Depois de algumas investigações incríveis e persistentes, Ulbricht, que usava o apelido online de “Dread Pirate Roberts”, acabou sendo pego logado no site a partir de uma biblioteca pública. Ele foi preso e acusado de lavagem de dinheiro, crimes de hacking de computador, conspiração para traficar narcóticos e tentativa de homicídio para silenciar pelo menos cinco pessoas que ameaçaram desmascarar o Silk Road.
Ulbricht recusou um acordo judicial que oferecia uma sentença mínima de 10 anos, o que acabou sendo um grande erro. Ele foi condenado, recebeu cinco sentenças, incluindo duas sentenças de prisão perpétua sem liberdade condicional, e multado em US$ 183 milhões.
Mistério dos bilhões desaparecidos
Iniciada pelo senador americano Charles Schumer, a DEA e o Departamento de Justiça conduziram uma longa e intensa investigação para encontrar os bilhões em Bitcoin roubados do Silk Road antes do fechamento do site.
Em 2012, um homem chamado James Zhong criou cerca de nove contas no Silk Road anonimamente. Ele então desencadeou mais de 140 transações de uma forma que enganou o sistema de processamento de retirada do Silk Road para liberar cerca de 50.000 Bitcoins nessas contas.
Ele explorou uma falha no sistema, onde fez um depósito inicial, depois retirou rapidamente uma quantia menor que o depósito, mas fez o mesmo saque várias vezes em um segundo antes que o sistema pudesse registrar que a conta estava esgotada. Zhong repetiu isso em várias contas, perfazendo um total de 140 saques.
Zhong então transferiu seus lucros ilícitos para uma variedade de endereços para ocultar quem possuía e controlava os Bitcoins.
Quase cinco anos após esse roubo, Zhong se beneficiou de uma hard fork coin split, onde o Bitcoin se dividiu em duas criptomoedas: o Bitcoin tradicional e o Bitcoin Cash. Ele converteu o último de volta para Bitcoin, que totalizou 3.500 Bitcoin.
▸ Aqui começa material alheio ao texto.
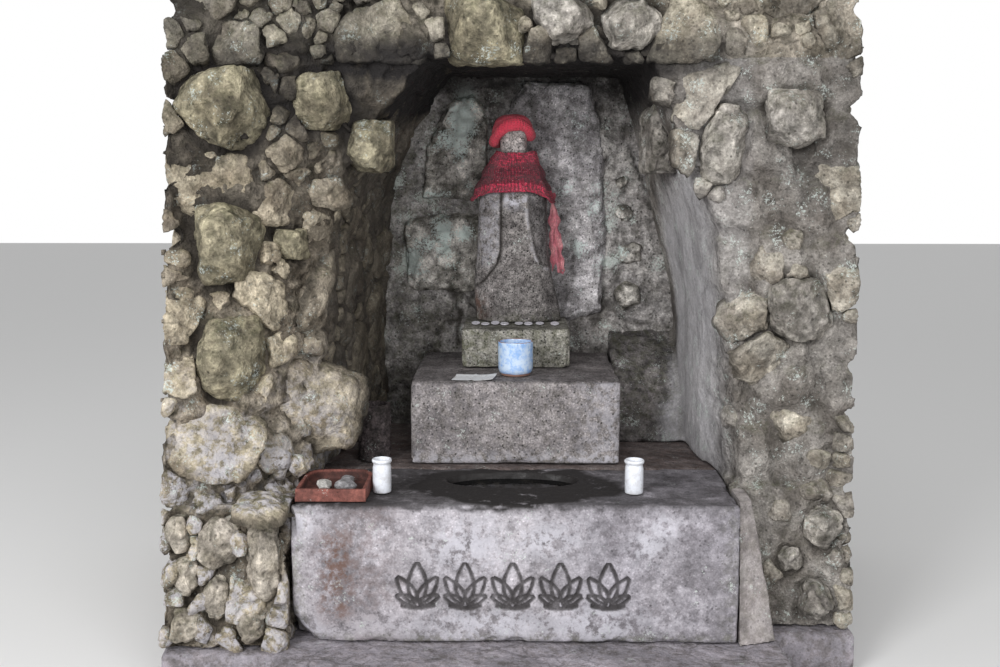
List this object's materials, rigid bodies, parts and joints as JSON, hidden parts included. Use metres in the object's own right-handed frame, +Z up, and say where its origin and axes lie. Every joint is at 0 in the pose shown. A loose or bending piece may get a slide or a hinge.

Ele então usou uma exchange para converter o bitcoin roubado em dólares. Isso tornou mais fácil para os investigadores rastrear a transação. Eles sabiam que ele estava em algum lugar e esperavam que ele se revelasse.
Para Pegar um Ladrão de Bitcoin
Depois de o governo investigar o crime por uma década, eles finalmente foram avisados quando um homem em Athens, na Geórgia, ligou para a polícia para dizer que foi assaltado e que os ladrões roubaram “muito Bitcoin”, o que chamou a atenção do IRS. Esse homem era James Zhong.
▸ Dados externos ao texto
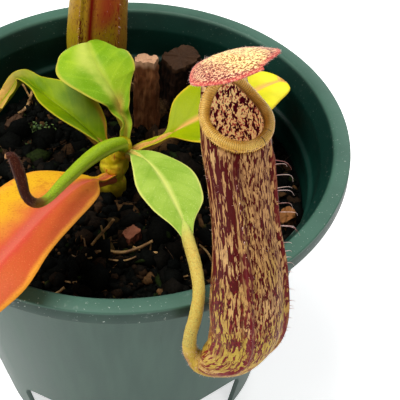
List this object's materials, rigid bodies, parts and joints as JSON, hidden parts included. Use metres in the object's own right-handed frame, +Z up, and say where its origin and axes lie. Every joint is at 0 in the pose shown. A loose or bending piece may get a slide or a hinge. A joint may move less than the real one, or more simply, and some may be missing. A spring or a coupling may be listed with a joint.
{
  "type": "potted pitcher plant",
  "caption": "Young tropical pitcher plant with a rosette of waxy leaves and two streaked hanging traps, growing in a round green nursery pot of dark potting mix.",
  "frame": {"origin": "on the ground, under the middle of the whole plant's footprint; the pot's axis stands 8.2 mm behind it", "axes": "+Z up along the pot's axis; -Y towards the front pitcher, which hangs over the rim; +X to the right seen from the front"},
  "size_m": [0.1142, 0.1305, 0.1563],
  "materials": {
    "green_plastic": "semi-matt moulded plastic, a little dusty",
    "potting_mix": "dark moist crumbs of bark and peat",
    "bark": "rough split bark",
    "dry_straw": "dry and fibrous",
    "stem_green": "satin, living green stem",
    "shoot_green": "satin, living shoot with fine hairs",
    "young_leaf": "satin, leathery green leaf",
    "yellow_leaf": "satin, leathery yellow-green leaf",
    "old_leaf": "satin, leathery orange leaf",
    "pitcher_skin": "satin, streaked leathery skin",
    "pitcher_collar": "glossy ribbed collar",
    "pitcher_lid": "satin, finely freckled"
  },
  "bodies": {
    "root": {"pot": "green_plastic", "potting_mix": "potting_mix", "bark_slab": "bark", "bark_block": "bark", "bark_chip_right": "bark", "bark_chip_front": "bark", "bark_chip_left": "bark", "bark_chip_back": "bark", "bark_chip_side": "bark", "straw_back": "dry_straw", "straw_front": "dry_straw", "straw_slanted": "dry_straw", "straw_side": "dry_straw", "stem": "stem_green", "leaf_front": "young_leaf", "leaf_upper": "young_leaf", "leaf_left": "young_leaf", "leaf_right": "yellow_leaf", "leaf_old": "old_leaf", "new_shoot": "shoot_green", "pitcher_front_body": "pitcher_skin", "pitcher_front_collar": "pitcher_collar", "pitcher_front_lid": "pitcher_lid", "pitcher_back_body": "pitcher_skin", "pitcher_back_collar": "pitcher_collar", "pitcher_back_lid": "pitcher_lid"}
  },
  "joints": []
}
A polícia invadiu sua casa e encontrou Bitcoin escondido em um “computador de placa única” escondido em uma lata de pipoca no banheiro de Zhong. Eles também encontraram $ 662.000 em dinheiro, junto com barras de ouro e prata, em um cofre no chão.
Em novembro de 2021, o procurador dos EUA para o Distrito Sul de Nova York anunciou que uma operação policial apreendeu mais de 50.676 Bitcoins no valor de incríveis US$ 3,36 bilhões.
Zhong se declarou culpado de uma acusação de fraude eletrônica, que acarreta uma pena máxima de 20 anos de prisão. Ele está programado para ser sentenciado em 22 de fevereiro de 2023 e atualmente está sob fiança.
Como o caso da Rota da Seda mudou o crime e a aplicação da lei
O valor da apreensão, o segundo maior desde os US$ 3,6 bilhões em cripto roubados vinculados ao hack da Bitfinex em 2016, fez com que a polícia federal priorizasse crimes relacionados a cripto, agregando conhecimento e desenvolvendo métodos para rastrear tais transações.
Para os criminosos cibernéticos – e também para muitos cidadãos cumpridores da lei que compartilhavam as visões libertárias utópicas de Ulbricht defendendo a liberdade para as pessoas comprarem e venderem o que quisessem – a dupla sentença de prisão perpétua de Ulbricht sem possibilidade de liberdade condicional foi um choque e um ultraje. Ainda assim, sem dúvida, desencorajou fortemente a participação em sites obscuros da web para pessoas ao alcance da aplicação da lei ocidental. Também motivou todos os envolvidos nesses mercados a aumentar sua segurança e anonimato.